One of the best things about traveling to teach is meeting new people and seeing new places. After Houston, I spent two days in Conroe, TX teaching some wonderful ladies at the Christ Church Art Ministry. We had an awesome two days eating and collaging together! I really enjoyed spending time with this fun loving group of women. They even had a gallery reception in my honor on my last night there. We had food and wine and a great time viewing the art and hanging out. Sandi even brought some of her home made Limoncello, which was to die for!
The ladies from Conroe made and signed this STUNNING bejeweled apron!
While in Conroe I was able to run the perimeter of an all but abandoned outlet mall right behind my hotel. This was awesome as I did not get a lot accomplished on the treadmill in Houston!
Sedona, AZ always makes me happy. This is my second time teaching with the Sedona Art Center and it was nice to return to a familiar place and be hugged by the director when I popped my head in his office to pickup the keys.
When Was the Last Time
You did Something For the First Time?
This trip I decided to try mountain biking. Let me start by saying that mountain biking totally scares the crap out of me. Why? Because I road bike. Yes, on the road bike, sand, rocks, and holes are not your friend. On a mountain bike, sand, rocks, holes and MOUNTAINS are what it's all about. OMG there are no mountains in FL and I'm used to sea level, we are at 4500 ft. here in Sedona.
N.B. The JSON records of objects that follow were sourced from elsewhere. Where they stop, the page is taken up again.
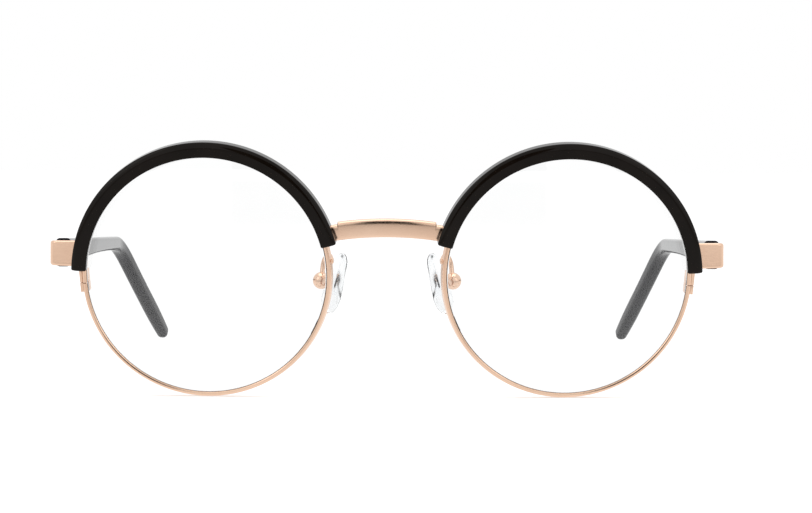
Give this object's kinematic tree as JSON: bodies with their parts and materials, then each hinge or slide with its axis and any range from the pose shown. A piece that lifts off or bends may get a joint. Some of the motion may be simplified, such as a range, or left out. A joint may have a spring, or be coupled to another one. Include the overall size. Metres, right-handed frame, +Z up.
{
  "type": "eyeglass frame",
  "caption": "Round combination spectacle frame: rose-gold metal rims under black acetate brow arcs, an arched bridge, clear nose pads and folding black acetate temples.",
  "frame": {"origin": "on the table under the middle of the frame's bounding box, with the rim bottoms and the temple tips on z = 0", "axes": "-Y forward out of the lenses, +Z up, +X towards the wearer's left, which is the right of the picture"},
  "size_m": [0.137, 0.1508, 0.0524],
  "materials": {
    "rose_gold": "polished rose-gold plating with faint brushing",
    "screw_metal": "polished plated screw metal",
    "core_steel": "drawn wire, hidden inside the temple",
    "brow_acetate": "polished black acetate",
    "temple_acetate": "polished black acetate",
    "lens_clear": "clear plano lens",
    "pad_silicone": "clear glossy silicone",
    "insert_plastic": "clear moulded plastic tab"
  },
  "bodies": {
    "front": {"bridge": "rose_gold", "rim_left": "rose_gold", "rim_right": "rose_gold", "lens_left": "lens_clear", "lens_right": "lens_clear", "brow_left": "brow_acetate", "brow_right": "brow_acetate", "brow_screws_left": "screw_metal", "brow_screws_right": "screw_metal", "endpiece_left": "rose_gold", "endpiece_right": "rose_gold", "lock_upper_left": "rose_gold", "lock_upper_right": "rose_gold", "lock_lower_left": "rose_gold", "lock_lower_right": "rose_gold", "lock_screw_left": "screw_metal", "lock_screw_right": "screw_metal", "front_leaf_left": "rose_gold", "front_leaf_right": "rose_gold", "hinge_screw_left": "screw_metal", "hinge_screw_right": "screw_metal", "pad_arm_left": "rose_gold", "pad_arm_right": "rose_gold", "pad_box_left": "rose_gold", "pad_box_right": "rose_gold", "pad_screw_left": "screw_metal", "pad_screw_right": "screw_metal"},
    "temple_left": {"temple_left": "temple_acetate", "temple_leaf_left": "rose_gold", "leaf_rivets_left": "screw_metal", "core_wire_left": "core_steel"},
    "pad_left": {"nose_pad_left": "pad_silicone", "pad_insert_left": "insert_plastic"},
    "temple_right": {"temple_right": "temple_acetate", "temple_leaf_right": "rose_gold", "leaf_rivets_right": "screw_metal", "core_wire_right": "core_steel"},
    "pad_right": {"nose_pad_right": "pad_silicone", "pad_insert_right": "insert_plastic"}
  },
  "joints": [
    {"name": "temple_left_fold", "type": "hinge", "parent": "front", "child": "temple_left", "pos_m": [0.0633, -0.05798, 0.02892], "axis": [0, 0.0476, 0.9989], "range_deg": [0, 89]},
    {"name": "temple_right_fold", "type": "hinge", "parent": "front", "child": "temple_right", "pos_m": [-0.0633, -0.05798, 0.02892], "axis": [0, -0.0476, -0.9989], "range_deg": [0, 82]},
    {"name": "pad_left_rock", "type": "hinge", "parent": "front", "child": "pad_left", "pos_m": [0.0135, -0.06352, 0.02378], "axis": [0.5, 0.8567, 0.1265], "range_deg": [-10, 10]},
    {"name": "pad_right_rock", "type": "hinge", "parent": "front", "child": "pad_right", "pos_m": [-0.0135, -0.06352, 0.02378], "axis": [0.5, -0.8567, -0.1265], "range_deg": [-10, 10]}
  ]
}
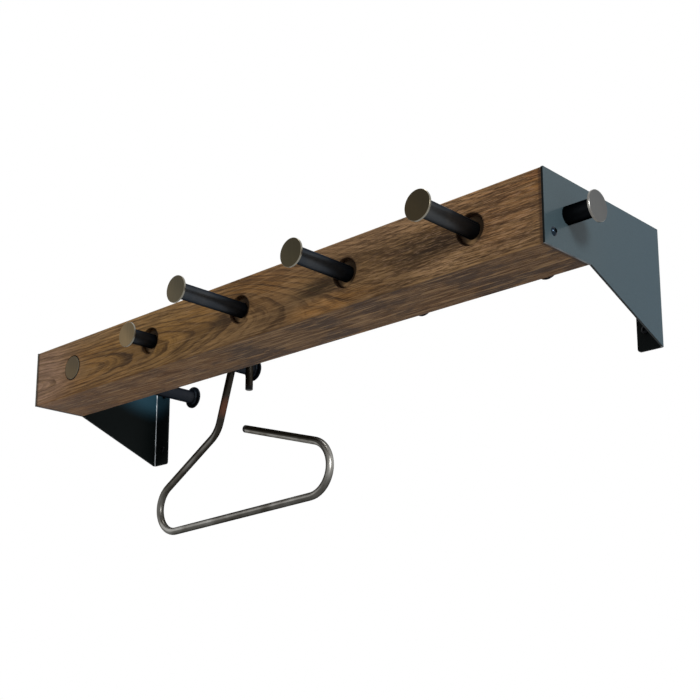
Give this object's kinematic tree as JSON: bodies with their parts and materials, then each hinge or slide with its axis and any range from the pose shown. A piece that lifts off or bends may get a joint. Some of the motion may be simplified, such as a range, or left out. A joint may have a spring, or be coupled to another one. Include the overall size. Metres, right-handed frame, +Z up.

Jon Kerschner, my mountain bike guide from Hermosa Tours
But, I am always in for trying something new. Why not? I knew I couldn't go it alone and be safe, so I hooked up with Hermosa Tours and got myself a certified guide. He assured me he had certifications in wilderness first aid and CPR, which made me feel good and bad at the same time.
Every now and then you have to wander down a new path
It took me a while to get over my fears and "let go" on the bike. I wiped out in the first half hour because I was tense and pulling too hard on the front break while cascading downhill and over loose rocks (not gravel, rocks). As my body bounced downhill and over said rocks, taking the skin off my elbows, I wondered, "why am I doing this again?" "To grow, and expand my horizons, and experience new things," I reminded myself. Jon explained to me that I needed to trust the bike, be one with it. He said I had to believe that this bike was equipped for the terrain. I needed to forget all I knew about triathlon road biking and group riding on Sunday mornings. I needed to open my mind to something new. This can be difficult as an adult, can't it? Jon said, "try to think like a kid." he said, "A kid just goes into things full force, never worrying that they may not be able to do it. They have faith and confidence." Sounds like advice I have given you, doesn't it?
So I decided to take my own advice. I trusted Jon, I let go, I had faith. I gained confidence once I let the bike roll faster and faster over rocks and ledges and hills and sand and holes. Guess what? Jon was right, the mountain bike with it's full suspension and big wide tires could handle it. I kept my but back and my center of gravity back as I rolled full speed downhill and pedaled hard and strong up over rocks and hills. I looked 12 feet ahead and not just at what was immediately in front of me. I followed the line that Jon was laying out. I was learning something new and I having a lot of fun doing it!
Jon and I stopped to pose for a photo, with an amazing backdrop
We rode for almost four hours. In the end the uphills were really wiping me out. I had to stop and catch my breath while Jon and Little Kevin seemed like they could go forever. We had backpacks full of water and snacks, clip shoes, sunscreen, and stunning views. I just kept thinking "I can't believe I'm actually doing this."
Eventually even Little Kevin needed a break too, she was pooped
Have faith in yourself, don't be afraid to go down a new path leading you out of your comfort zone. The same goes for your art. Recently I was commissioned to create a tractor. I was happy to have been chosen by the interior designer for the project, and I immediately agreed to provide her with prints of my farm animals and to create an original tractor collage. She sent me a box of brochures from the tractor company to incorporate into the artwork. Lots of straight lines in a tractor. Lots.
The 20x20 tractor commission finished on the easel
My friend and CEO of Growing Bolder, Marc Middleton (creator of my story that is currently running on PBS TV) commented on my post of the finished tractor collage: "Commissions seem to push you, at least slightly, in a direction you might not go otherwise and the results are always fabulous. More commissions!"
I took this comment and mulled it around a bit. He's right, I'd have never thought to collage a subject with such rigidity, even though it is in the barnyard friends and fowl genre. "Push you in a direction you might not go otherwise." Check.
My previous trip to Sedona I rented a road bike, because it was what I knew. This time I tried something outside my comfort zone. And guess what?
It was a lot more fun.
We made it out alive! Packed in and headed to vegan lunch!